Wrong tag placement. The event snippet on the product page instead of the thank-you page. Test it.
Missing conversion values. Without values, Target ROAS bidding can't function and Maximize Conversion Value has nothing to maximize.
Ignoring Consent Mode. EU traffic without it means significant data loss and potential compliance issues.
Never auditing. Setup isn't a one-time event. Sites get redesigned, tags break, dev teams change the URL of the thank-you page. Quarterly tracking audits catch problems before they cost you a quarter of optimization.
A Sensible Implementation Order
If you're starting from zero, build it in layers rather than trying to do everything at once:
Native Google Ads conversion tracking for your two or three most important actions, installed via GTM.
Enhanced conversions turned on for every action where you collect user data.
Consent Mode V2 properly configured with your consent banner.
Offline conversion imports if you're in B2B or any business where the close happens after the lead.
Server-side tagging once your spend justifies the investment and you've maxed out the easier wins.
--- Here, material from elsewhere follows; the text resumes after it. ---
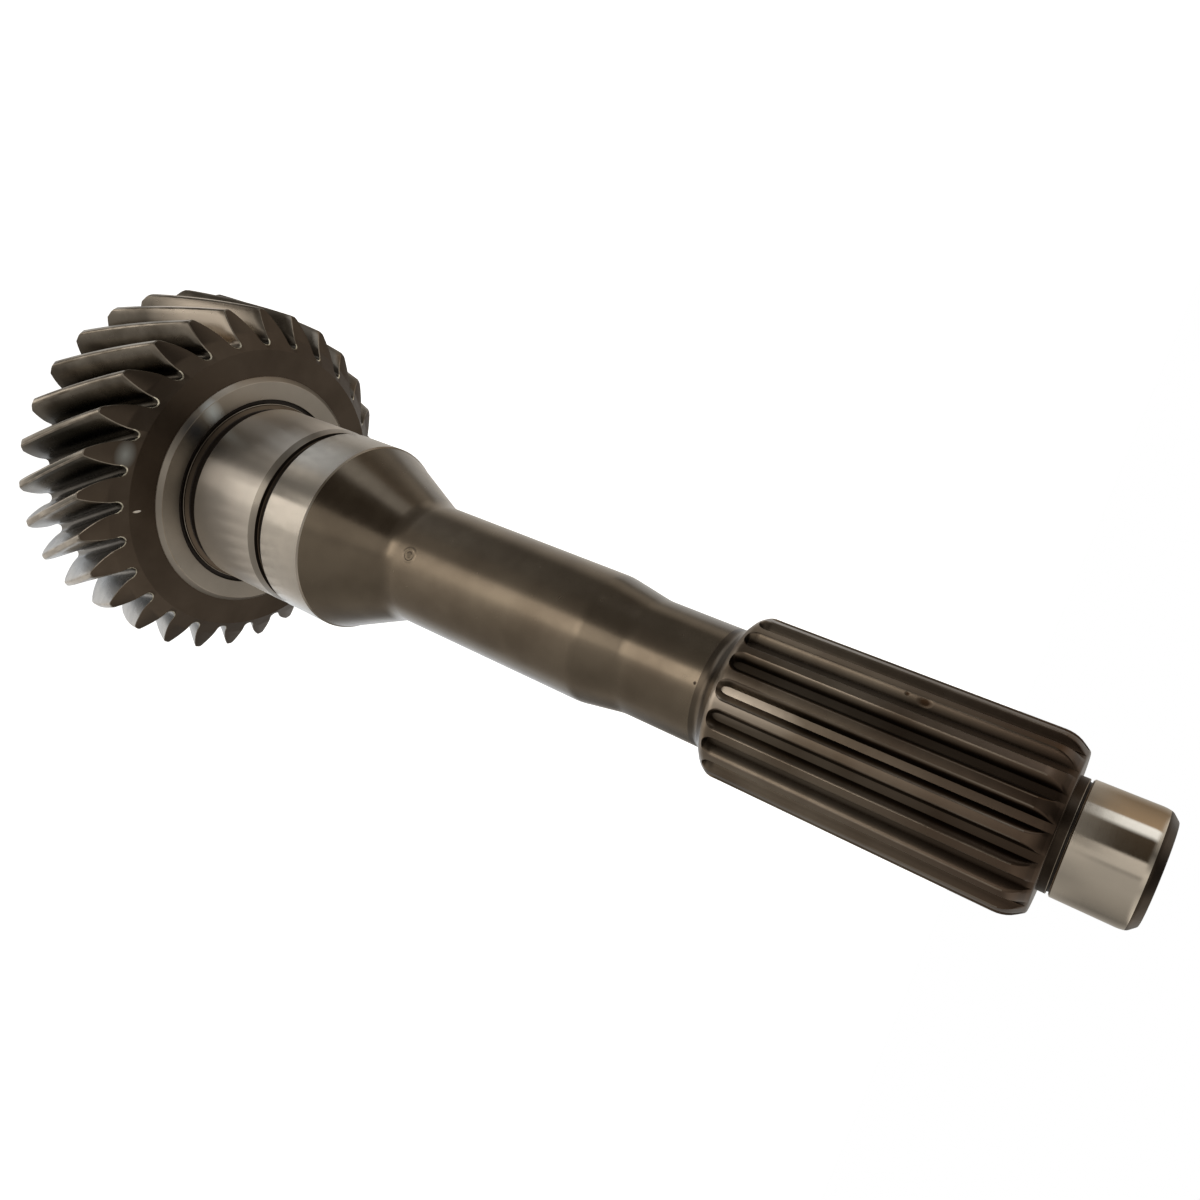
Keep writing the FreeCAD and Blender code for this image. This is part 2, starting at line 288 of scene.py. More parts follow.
# Corners of the turned outline are (radius, height, rounding, finish of what follows) in mm.
body_corners = [
    (0.0, 32.0, 0.0, SKIN),
    (20.0, 32.0, 0.5, GROUND),
    (20.0, 1.5, 0.2, SKIN),
    (21.5, 0.0, 0.2, SKIN),
    (34.05, 0.0, 0.3, SKIN),
    (35.05, 1.0, 0.3, GROUND),
    (36.3, 11.0, 0.0, SKIN),
    (36.6, 11.0, 0.0, SKIN),
    (36.6, 56.4, 0.0, GROUND),
    (36.3, 56.4, 0.0, GROUND),
    (36.3, 59.1, 0.25, RING),
    (35.0, 60.4, 0.25, RING),
    (29.5, 60.4, 0.12, GROOVE),
    (29.5, 59.2, 0.1, GROOVE),
    (28.2, 59.2, 0.1, GROOVE),
    (28.2, 60.4, 0.15, RIB),
    (27.7, 60.4, 0.2, RIB),
    (26.7, 60.95, 0.15, GROOVE),
    (26.4, 61.1, 0.1, GROOVE),
    (26.4, 64.2, 0.2, GROOVE),
    (27.2, 64.2, 0.1, WORN),
    (27.5, 64.5, 0.1, GROUND),
    (27.5, 88.7, 0.3, RING),
    (26.9, 90.7, 0.12, GROOVE),
    (25.6, 90.7, 0.3, RIB),
    (25.6, 91.4, 0.0, GROOVE),
    (25.6, 93.9, 0.2, GROOVE),
    (27.25, 93.9, 0.1, WORN),
    (27.5, 94.15, 0.1, LAND),
    (27.5, 108.8, 0.12, WORN),
    (27.1, 109.2, 0.15, SKIN),
    (17.0, 131.5, 12.0, SKIN),
    (17.0, 193.5, 14.0, SKIN),
    (14.9, 205.7, 14.0, SKIN),
    (14.9, 230.0, 0.0, SKIN),
    (12.25, 230.0, 0.0, SKIN),
    # The collar behind the spline takes the painted shade finish from here.
    (12.25, 302.9, 0.0, PAINTED_SHADE),
    (12.25, 305.1, 0.15, GROOVE),
    (11.65, 305.1, 0.1, GROOVE),
    (11.65, 305.6, 0.1, GROOVE),
    (12.2, 305.6, 0.05, POLISHED),
    (12.5, 305.9, 0.1, POLISHED),
    (12.5, 318.9, 6.0, POLISHED),
    # The nose's rounding and end face take the painted shade finish from here.
    (12.2, 320.1, 1.5, PAINTED_SHADE),
    (10.7, 321.6, 0.6, PAINTED_SHADE),
    (4.0, 321.6, 0.12, GROUND),
    (2.0, 318.14, 0.1, SKIN),
    (2.0, 313.14, 0.1, SKIN),
    (0.0, 311.98, 0.0, SKIN),
]
arc_step = math.radians(9.0)
largest_worn_round = 0.3
body_segments = 240
smallest_radius = 1e-6
weld_distance = 1e-6
smallest_edge = 1e-7


def outline(corners):
    """Points of an outline with its corners rounded, and the finish of each stretch."""
    points = []
    stretches = []
    for index, (radius, height, rounding, finish) in enumerate(corners):
        here = Vector((radius, height))
        if rounding == 0.0:
            points.append(here)
            stretches.append(finish)
            continue
        back = (Vector(corners[index - 1][:2]) - here).normalized()
        forth = (Vector(corners[index + 1][:2]) - here).normalized()
        bend = math.pi - back.angle(forth)
        tangent = rounding * math.tan(bend / 2.0)
        centre = here + (back + forth).normalized() * rounding / math.cos(bend / 2.0)
        first_arm = here + back * tangent - centre
        last_arm = here + forth * tangent - centre
        steps = max(2, math.ceil(bend / arc_step))
        bulges = forth.cross(back) > 0.0
        arc_finish = WORN if bulges and rounding <= largest_worn_round else finish
        for step in range(steps + 1):
            share = step / steps
            arm = first_arm * math.sin((1.0 - share) * bend) + last_arm * math.sin(share * bend)
            points.append(centre + arm / math.sin(bend))
            stretches.append(arc_finish if step < steps else finish)
    return points, stretches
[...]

Each layer makes the layers below it more accurate. The goal isn't perfection — that's not achievable in 2026's privacy environment — but every percentage point of recovered data is a percentage point of better optimization decisions, which compounds over months and quarters into materially better campaign performance.
Wrapping Up
Conversion tracking is the single highest-leverage piece of your Google Ads account, because every other decision depends on it. Smart Bidding, attribution, budget allocation, keyword decisions, ad copy testing — none of it works without clean data flowing in.
Get the foundation right (well-defined conversions, properly installed tags, verified firing), add the modern privacy-aware layers (enhanced conversions, Consent Mode), and build toward server-side and offline tracking as your account matures. Done well, conversion tracking turns Google Ads from a budget-burning gamble into a measurable, optimizable growth channel.